- Film poster
- Directed by: Greg Barker
- Produced by: Greg Barker John Battsek Julie Goldman
- Cinematography: Muhammad Hamdy Frank-Peter Lehmann
- Edited by: Joshua Altman
- Music by: Philip Sheppard
- Production companies: Motto Pictures Passion Pictures
- Release date: January 18, 2014 (Sundance Film Festival);
- Running time: 90 minutes
- Country: United States
- Languages: English Arabic

= We Are the Giant =

We Are the Giant is a 2014 American documentary film produced and directed by Greg Barker. The film had its world premiere at 2014 Sundance Film Festival on January 18, 2014.

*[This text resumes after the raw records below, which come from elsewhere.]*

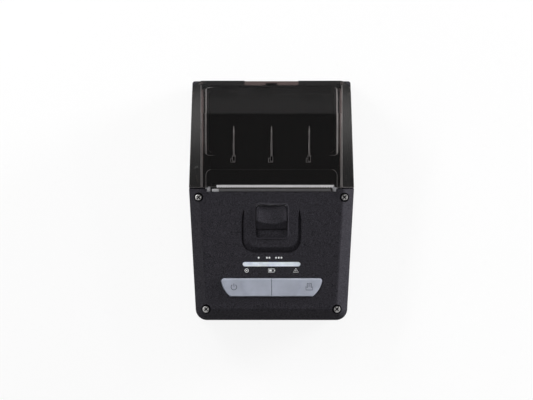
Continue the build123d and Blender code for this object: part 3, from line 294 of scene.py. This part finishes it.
cover = nodes["cover"].data
mark_creases(cover, on_cover_outside)
if "custom_normal" in cover.attributes:
    cover.attributes.remove(cover.attributes["custom_normal"])
weld = nodes["cover"].modifiers.new("weld", "WELD")
weld.merge_threshold = WELD_GAP * MM
flat = nodes["cover"].modifiers.new("flat", "DECIMATE")
flat.decimate_type = "DISSOLVE"
flat.angle_limit = math.radians(0.3)
flat.delimit = {"SHARP"}
soft = nodes["cover"].modifiers.new("soft", "BEVEL")
soft.width = SOFT_WIDE * MM
soft.segments = 2
soft.limit_method = "WEIGHT"
soft.use_clamp_overlap = False
soft.harden_normals = True
# the bevel's faces take the second material, a lighter one that paints a highlight along the edges
soft.material = 1
cover.materials.append(satin_plastic("cover_edge_painted_highlight", (0.12, 0.11, 0.108), 0.36))

# Crosses in the case screws' heads, painted dark as the shade in their recesses, in millimetres
CROSS_R = 1.15
CROSS_DEEP = 0.85
RIM_DEEP = 0.02             # what counts as the top of a head
HALFWAY_Y = -25             # between the front and the rear pair of screws
screws = nodes["case_screws"].data
screws.materials.append(metal("painted_shade_cross", (0.045, 0.044, 0.044), 0.6, (4, 4, 1)))
heads = {}
for vert in screws.vertices:
    point = vert.co / MM
    heads.setdefault((point.x > 0, point.y > HALFWAY_Y), []).append(point)
for face in screws.polygons:
    x, y, z = face.center / MM
    points = heads[x > 0, y > HALFWAY_Y]
    top = max(point.z for point in points)
    mid_x, mid_y = ((min(point[i] for point in points) + max(point[i] for point in points)) / 2
                    for i in (0, 1))
    in_cross = math.hypot(x - mid_x, y - mid_y) < CROSS_R
    if in_cross and top - CROSS_DEEP < z < top - RIM_DEEP:
        # faces down in the cross take the dark material: painted shade
        face.material_index = 1

# Springs, with the joint that moves what they press on and its travel in millimetres at the joint's
# limit; here each spring only gets a mesh of its own, and none is shortened
DECK_ALONG = (0, 0.997694, 0.06787)
LATCH_TRAVEL = 3.4
HEAD_TRAVEL = 0.28              # 2 degrees, at the height of the springs above the head's shaft
for spring, joint, along, travel in (("latch_springs", "latch_slide", DECK_ALONG, LATCH_TRAVEL),
                                     ("head_springs", "head_tilt", (0, 1, 0), HEAD_TRAVEL)):
    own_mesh(nodes[spring])

# Printed marks, in millimetres on the deck
INK_THICK = 0.02                # how far a mark goes into and out of its surface


def strip(bm, points, wide, closed, low, high):
    """A line of that width along 2-D points on the deck, from low to high above it."""
    count = len(points)
    rows = []
    for i, (x, y) in enumerate(points):
        ahead = points[(i + 1) % count] if closed or i < count - 1 else points[i]
        behind = points[i - 1] if closed or i > 0 else points[i]
        along = Vector((ahead[0] - behind[0], ahead[1] - behind[1])).normalized()
        side = Vector((-along.y, along.x)) * wide / 2
        rows.append([bm.verts.new(on_deck(x + side.x * hand, y + side.y * hand, n))
                     for hand, n in ((1, high), (-1, high), (-1, low), (1, low))])
    pairs = list(zip(rows, rows[1:])) + ([(rows[-1], rows[0])] if closed else [])
    for a, b in pairs:
        for k in range(4):
            bm.faces.new((a[k], a[(k + 1) % 4], b[(k + 1) % 4], b[k]))
    if not closed:
        bm.faces.new(rows[0][::-1])
        bm.faces.new(rows[-1])


def patch(bm, points, low, high):
    """A flat shape with those 2-D corners on the deck, from low to high above it."""
    top = [bm.verts.new(on_deck(x, y, high)) for x, y in points]
    foot = [bm.verts.new(on_deck(x, y, low)) for x, y in points]
    bm.faces.new(top)
    bm.faces.new(foot[::-1])
    for i in range(len(points)):
        j = (i + 1) % len(points)
        bm.faces.new((top[i], foot[i], foot[j], top[j]))


def arc(x, y, r, start, end, count=28):
    """Points of an arc of radius r round (x, y), from start to end in degrees."""
    turns = [math.radians(start + (end - start) * i / count) for i in range(count + 1)]
    return [(x + r * math.cos(a), y + r * math.sin(a)) for a in turns]


def disc(x, y, r, count=24):
    """Corners of a whole circle."""
    return arc(x, y, r, 0, 360 - 360 / count, count - 1)


def mark(name, body, material, lines=(), patches=(), above=0.0):
    """One printed piece: lines of (points, width, closed) and flat patches, that far above the deck."""
    low, high = above - INK_THICK, above + INK_THICK
    bm = bmesh.new()
    for points, wide, closed in lines:
        strip(bm, points, wide, closed, low, high)
    for points in patches:
        patch(bm, points, low, high)
    bmesh.ops.recalc_face_normals(bm, faces=bm.faces)
    mesh = bpy.data.meshes.new(name)
    bm.to_mesh(mesh)
    bm.free()
    mesh.materials.append(material)
    piece = bpy.data.objects.new(name, mesh)
    bpy.context.scene.collection.objects.link(piece)
    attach(piece, body)


def ink(name, colour):
    s = Shader(name, colour, 0.5, IOR=1.45)
    s.tint(s.ramp(s.noise(0.35, 3.0), 0, 1), 0.86, 1.1)
    s.roughness(s.noise(0.6, 2.0), 0.42, 0.6)
    s.bump((s.noise(0.3, 2.0), 0.006))
    return s.material


WHITE_INK = ink("white_print", (0.78, 0.79, 0.8))
GREY_INK = ink("grey_print", (0.1, 0.11, 0.13))
DOTS_X = (-6.2, -2.2, -1.0, 2.2, 3.5, 4.8)
DOT_Y = -27.7
DOT_R = 0.45
mark("level_dots", "base", WHITE_INK,
     patches=[disc(x, DOT_Y, DOT_R) for x in DOTS_X])

# Small signs under the light bar: a ring for state, a cell for charge, a triangle for a fault
SIGN_Y = -33.9
SIGN_LINE = 0.26
STATE_X = -12
FAULT_X = 11.8


def oblong(left, right, half_high):
    """Corners of a rectangle in the row of signs."""
    return [(left, SIGN_Y - half_high), (right, SIGN_Y - half_high),
            (right, SIGN_Y + half_high), (left, SIGN_Y + half_high)]


mark("state_sign", "base", WHITE_INK,
     lines=[(disc(STATE_X, SIGN_Y, 0.85), SIGN_LINE, True)], patches=[disc(STATE_X, SIGN_Y, 0.32)])
mark("charge_sign", "base", WHITE_INK,
     lines=[(oblong(-1.5, 1.3, 0.8), SIGN_LINE, True)],
     patches=[oblong(1.42, 1.75, 0.35), oblong(-1.15, 0.1, 0.45)])
triangle = [(FAULT_X - 1.2, SIGN_Y - 0.85), (FAULT_X + 1.2, SIGN_Y - 0.85), (FAULT_X, SIGN_Y + 1.05)]
stroke = [(FAULT_X, SIGN_Y - 0.2), (FAULT_X, SIGN_Y + 0.35)]
mark("fault_sign", "base", WHITE_INK,
     lines=[(triangle, SIGN_LINE, True), (stroke, 0.24, False)],
     patches=[disc(FAULT_X, SIGN_Y - 0.48, 0.13, 12)])

# Signs on the keys, which stand 0.7 mm out of the deck
KEY_TOP = 0.7
POWER_AT = (-18.2, -41.8)
FEED_AT = (18.3, -41.8)
KEY_LINE = 0.34
TEXT_LINE = 0.22
px, py = POWER_AT
ring = arc(px, py - 0.1, 1.35, 125, 415)
bar = [(px, py + 0.15), (px, py + 1.65)]
mark("power_sign", "power_key", GREY_INK, above=KEY_TOP,
     lines=[(ring, KEY_LINE, False), (bar, KEY_LINE, False)])
qx, qy = FEED_AT
page = [(qx - 1.0, qy - 0.5), (qx - 1.0, qy + 1.7), (qx + 1.0, qy + 1.7), (qx + 1.0, qy - 0.5)]
tray = [(qx - 1.6, qy + 0.2), (qx - 1.6, qy - 1.5), (qx + 1.6, qy - 1.5), (qx + 1.6, qy + 0.2)]
text = [[(qx - 0.55, qy + high), (qx + 0.55, qy + high)] for high in (1.0, 0.4)]
mark("feed_sign", "feed_key", GREY_INK, above=KEY_TOP,
     lines=[(page, KEY_LINE, False), (tray, KEY_LINE, False)]
     + [(line, TEXT_LINE, False) for line in text])

# Floor, backdrop, lamps and camera, in metres
BACKDROP = [(2.6, 0), (2.98, 0.05), (3.22, 0.24), (3.33, 0.55), (3.36, 1.5)]
BACKDROP_STEPS = 64
FLOOR_GLOW = 0.88               # share of plain white that camera, mirror and glass rays see
BASE_X = 0.036                  # half the ground under the base, where the floor doesn't glow
BASE_Y = 0.0575
BASE_EDGE = 0.001


def studio():
    """White floor that turns up into a round backdrop, far from the object."""
    turns = [2 * math.pi * i / BACKDROP_STEPS for i in range(BACKDROP_STEPS)]
    bm = bmesh.new()
    rings = [[bm.verts.new((r * math.cos(a), r * math.sin(a), z)) for a in turns]
             for r, z in BACKDROP]
    bm.faces.new(rings[0])
    for a, b in zip(rings, rings[1:]):
        for i in range(BACKDROP_STEPS):
            j = (i + 1) % BACKDROP_STEPS
            bm.faces.new((a[i], a[j], b[j], b[i]))
    mesh = bpy.data.meshes.new("studio_floor")
    bm.to_mesh(mesh)
    bm.free()
    s = Shader("white_floor", (0.9, 0.9, 0.9), 0.7)
    s.tint(s.ramp(s.noise(60, 2.0), 0, 1), 0.985, 1.015)

    def maths(operation, *values, **settings):
        inputs = dict(enumerate(values))
        return s.node("ShaderNodeMath", inputs, operation=operation, **settings).outputs[0]

    rays = s.node("ShaderNodeLightPath").outputs
    seen = maths("ADD", rays["Is Camera Ray"], rays["Is Glossy Ray"])
    seen = maths("ADD", seen, rays["Is Transmission Ray"])
    share = maths("MULTIPLY", seen, FLOOR_GLOW, use_clamp=True)
    # none of it under the object, so that the gaps round its base stay dark
    place = s.node("ShaderNodeSeparateXYZ", {0: s.coord}).outputs
    across, along = (s.ramp(maths("ABSOLUTE", place[i]), 1, 0, edge - BASE_EDGE, edge)
                     for i, edge in ((0, BASE_X), (1, BASE_Y)))
    clear = maths("SUBTRACT", 1.0, maths("MULTIPLY", across, along))
    share = maths("MULTIPLY", share, clear)
    glow = s.node("ShaderNodeEmission", {"Color": (1, 1, 1, 1), "Strength": 1.0})
    mixed = s.node("ShaderNodeMixShader", {0: share, 1: s.bsdf.outputs[0], 2: glow.outputs[0]})
    s.tree.links.new(mixed.outputs[0], s.out.inputs["Surface"])
    mesh.materials.append(s.material)
    floor = bpy.data.objects.new("studio_floor", mesh)
    bpy.context.scene.collection.objects.link(floor)


def lamp(name, place, aim, size, level, mirrored=True):
    """Area lamp that adds about that level to a surface facing it; not mirrored, no gloss shows it."""
    light = bpy.data.lights.new(name, "AREA")
    light.shape = "RECTANGLE"
    light.size, light.size_y = size
    ray = Vector(aim) - Vector(place)
    light.energy = level * math.pi ** 2 * ray.length ** 2
    made = bpy.data.objects.new(name, light)
    turn = ray.to_track_quat("-Z", "Y").to_matrix().to_4x4()
    made.matrix_world = Matrix.Translation(place) @ turn
    made.visible_glossy = mirrored
    bpy.context.scene.collection.objects.link(made)


studio()
CENTRE = (0, 0, 0.03)
lamp("right_low_lamp", (1.2, 0.55, 0.17), CENTRE, (0.45, 0.24), 2.0, mirrored=False)
lamp("rear_panel", (0, 0.95, 0.98), CENTRE, (0.7, 0.8), 0.17)
lamp("left_rear_lamp", (-0.4, 0.42, 0.4), CENTRE, (0.2, 0.2), 0.38)
lamp("left_strip", (-0.95, 0.4, 0.95), CENTRE, (1.2, 0.05), 0.28)
lamp("right_strip", (1.08, 0.4, 0.8), CENTRE, (1.2, 0.05), 0.17)
lamp("top_card", (0, -0.7, 2.6), (0, -0.7, 0), (1.6, 2.6), 0.11)

world = bpy.data.worlds.new("studio_world")
world.use_nodes = True
background = world.node_tree.nodes["Background"].inputs
background["Color"].default_value = (0.1, 0.1, 0.103, 1)
background["Strength"].default_value = 1.0
bpy.context.scene.world = world

ACROSS = 0.2576                 # width of the view at the deck's height
VIEW_HIGH = 2.4
AIM = (-0.00242, 0.00029, 0.036)
SENSOR = 36
lens = bpy.data.cameras.new("camera")
lens.sensor_width = SENSOR
lens.lens = SENSOR * VIEW_HIGH / ACROSS
lens.clip_end = 20
camera = bpy.data.objects.new("camera", lens)
camera.location = (AIM[0], AIM[1], AIM[2] + VIEW_HIGH)
bpy.context.scene.collection.objects.link(camera)
bpy.context.scene.camera = camera
bpy.context.scene.view_settings.view_transform = "Standard"
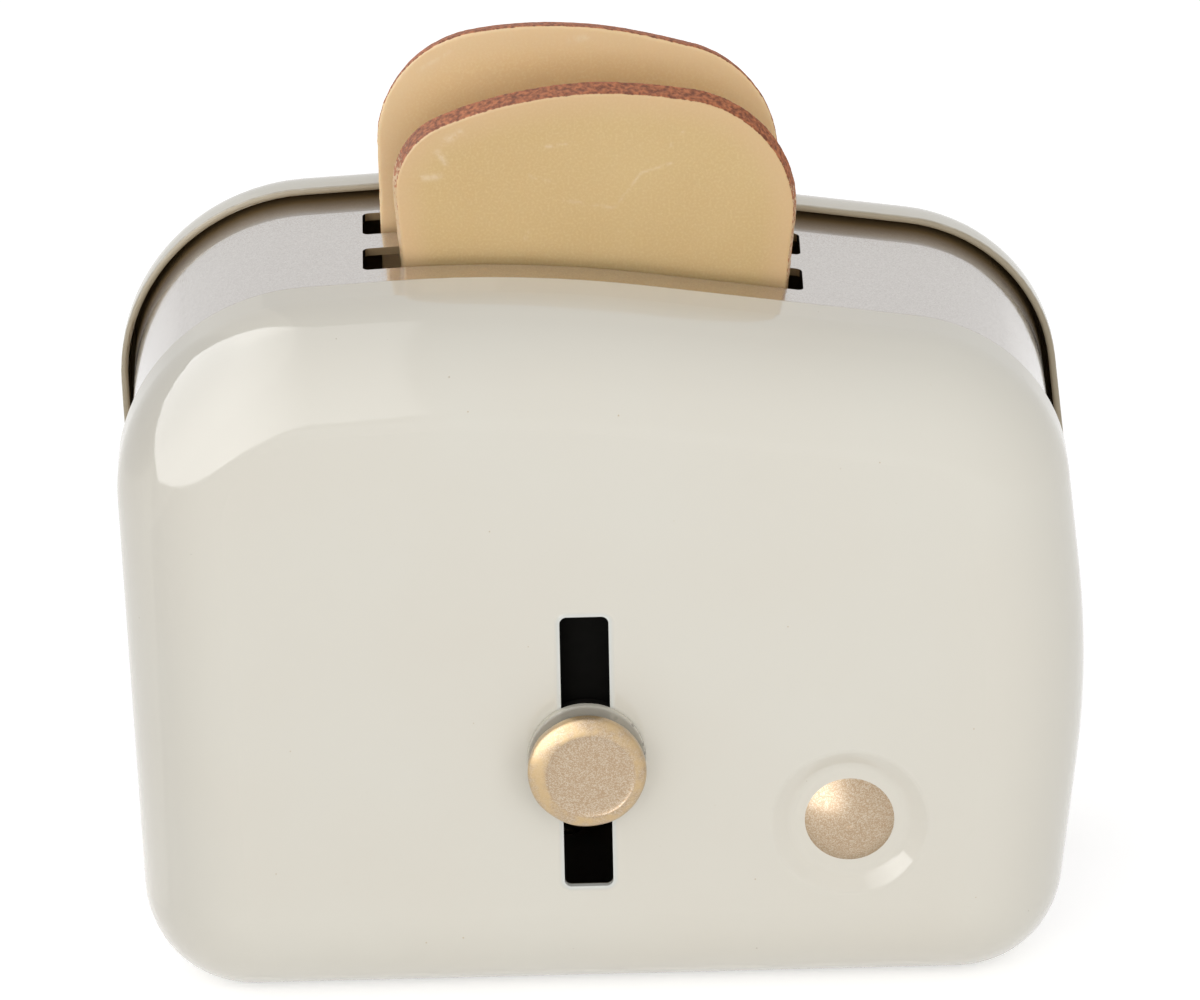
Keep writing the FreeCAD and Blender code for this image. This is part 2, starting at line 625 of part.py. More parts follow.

The film received a limited theatrical run from October 30, 2014 in the UK. A special screening and panel Q&A took place at London's BFI cinema on the October 30, 2014.

==Synopsis==
The film narrates the stories of ordinary individuals who are transformed by the critical moral and personal challenges they encounter when standing up for what they believe is right.

==Reception==
We Are the Giant received positive reviews from critics. Dennis Harvey of Variety, said in his review that "Despite its harrowing on-the-ground footage, Greg Barker's Arab Spring documentary risks pretentiousness." Boyd van Hoeij in his review for The Hollywood Reporter praised the film by writing that "A slickly assembled and insightful documentary that looks at three individual stories from the Arab Spring." Robert Cameron Fowler of Indiewire grade the film A by writing that ""We Are the Giant” is both vital and devastating, with raw material conveyed through elegant construction. Barker asks the hard questions, issuing the frightening possibly of necessary violence when pacifism yields no results." Brent Simon in his review for Paste Magazine said that "The clarion call of a grander moral calling anchors the documentary We Are the Giant, and in large part saves it from its own overstuffed passion."